The radio told him that the blast originated in the TriCities area, that by all accounts the reactors were in a state of meltdown. He accepted then that his wife and daughter were dead—lost to a blast as severe as the sun’s breath—but did not have time to mourn them, all of his energy focused on the five feet of road unspooling ahead of him.

The Center for Lobos Studies was a galaxy of light. The emergency generators had kicked on when the blackout hit. The parking lot, as expected, was empty. Even the security guards had abandoned their posts, the booth at the gates vacant and brightly lit, a paperback novel laid open to the page its owner thought he would one day return to. Neal drove into the entry lane, his grille nudging the crossbar, before killing the engine. In the sudden silence he noticed he was breathing as if back from a hard run.

Over the past few months, there had been protests staged in the parking lot. Virtually every day, security ended up hauling someone away, someone waving a gun, a knife. More than once, Neal was evacuated due to a bomb scare. Some of them were animal rights protesters and some of them lycan sympathizers and some of them lycans. If this was an uprising, then the center would be in their crosshairs. Neal didn’t think he had much time.

He had been working out of the old lab for the past few months, while construction continued on the five-million-dollar Pfizer-funded extension. It was a massive round-roofed building that looked like a whaleback rolling out of the earth. Last he heard, they were to begin moving their equipment next week, the exterior finished, the interior electrical, tile work, and painting still under way. One of its features: a safe room in the basement with coded locks, refrigeration units, a separate well, filtered air, and generators with enough fuel to last six months.

He hurried the two hundred yards, first with his duffel and computer, a stitch in his side so severe he felt as if a knife had run through his ribs. He keyed open the building and tromped down the stairs and rounded the corner to where the door was waiting for him, as unassuming as a closet except for the steel-tooth keypad. He punched in the code, his birthday, and it swung open with the cold breath of a crypt.

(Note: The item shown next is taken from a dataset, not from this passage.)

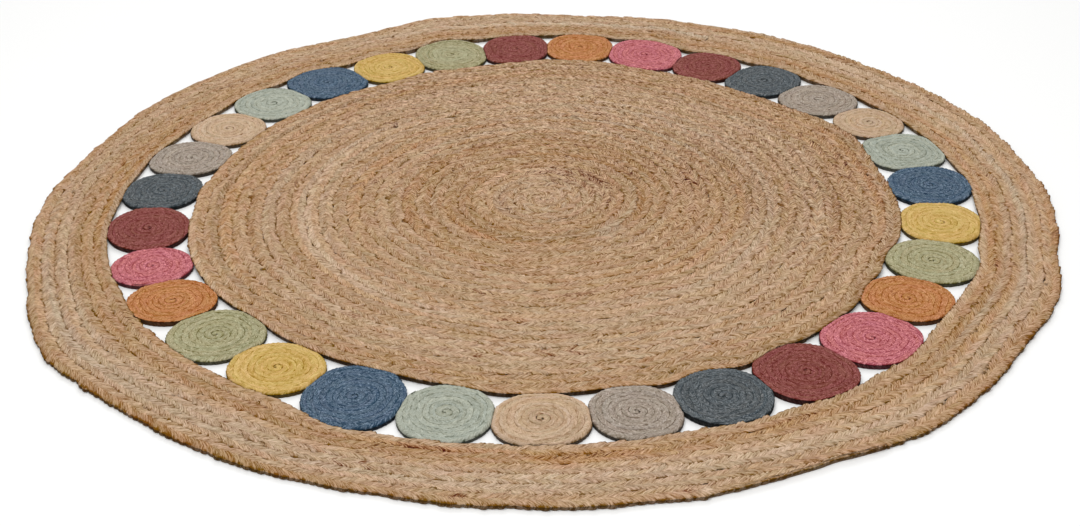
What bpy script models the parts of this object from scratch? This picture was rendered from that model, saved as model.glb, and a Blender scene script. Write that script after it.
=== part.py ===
"""Round jute rug, lying flat, built the way it is sewn together.

A flat three-strand jute plait is coiled into the centre disc. Thirty-one small coils of a fine
dyed plait, the medallions, are sewn round its edge, and several rounds of the wide plait are
coiled round them as the outer band. The floor shows through the gaps between the medallions.

Frame: the origin is on the floor under the middle of the rug, +Z is up, and the side of the
rug that is nearest in the photograph faces -Y. Bearings are degrees from that side, counted
anticlockwise from above, so 90 is +X.
"""

from collections import namedtuple
from math import atan2, cos, degrees, exp, hypot, pi, radians, sin

import bmesh
import bpy

for old in list(bpy.data.objects):
    bpy.data.objects.remove(old)

MM = 0.001

# Driving sizes, in metres.
RUG_RADIUS = 0.750            # mean radius of the outer edge
SEAM_GAP = 0.0007             # sewn edges meet with this clearance
MEDALLION_TOP = 0.0080
MEDALLION_RIM = 0.0056        # where its rounded shoulder starts
MEDALLION_SHOULDER = 0.0026   # the shoulder's width
UNDER_CUT = 0.0012            # how far a plait's underside draws in from its edge

# A coiled plait: how many rounds, its steps past each medallion, the medallion where it starts,
# and the heights above the floor of a round's crest, of the seam between two rounds and of the
# edge. The rounds are 20 to 21 mm wide.
Coil = namedtuple("Coil", "turns steps start crest seam rim")
DISC_COIL = Coil(25, 2, 18, 0.0090, 0.0070, 0.0056)
BAND_COIL = Coil(5.5, 4, 17, 0.0095, 0.0074, 0.0060)

# Steps of an edge past each medallion, and steps round a medallion itself.
EDGE_STEPS = 4
MEDALLION_STEPS = 24

# The middle of the disc is a true round; further out its turns take the edge's shape.
ROUNDING_POWER = 3

# Bumps and hollows of the outer edge: bearing and spread in degrees, height in mm outwards.
Bump = namedtuple("Bump", "bearing spread out_mm")
OUTER_BUMPS = (
    Bump(14, 3, 4), Bump(24, 5, -3), Bump(37, 6, 11), Bump(46, 3, 4), Bump(56, 6, -4),
    Bump(65, 4, 4), Bump(75, 5, -8), Bump(82, 3, -3), Bump(99, 4, -3), Bump(108, 5, 4),
    Bump(129, 4, -4), Bump(141, 3, 2), Bump(147, 8, 4), Bump(162, 2, 6), Bump(174, 4, -4),
    Bump(184, 5, 10), Bump(194, 6, 18), Bump(208, 6, -11), Bump(220, 3, 3), Bump(240, 3, 1),
    Bump(254, 9, -10), Bump(283, 6, -2), Bump(302, 9, 18), Bump(344, 7, -5), Bump(356, 4, -2),
)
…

He dumped everything he carried and then ran back upstairs and exited the building and staggered more than ran to his lab, where he unlocked a storage cabinet and grabbed as many vaccine vials as he could fit in his pockets. He nearly took them from the fridge and then decided he couldn’t trust the power, so chose the vials full of lyophilized powder that were sterile and must be reconstituted with diluent before injection. They were stable enough to survive harsh conditions.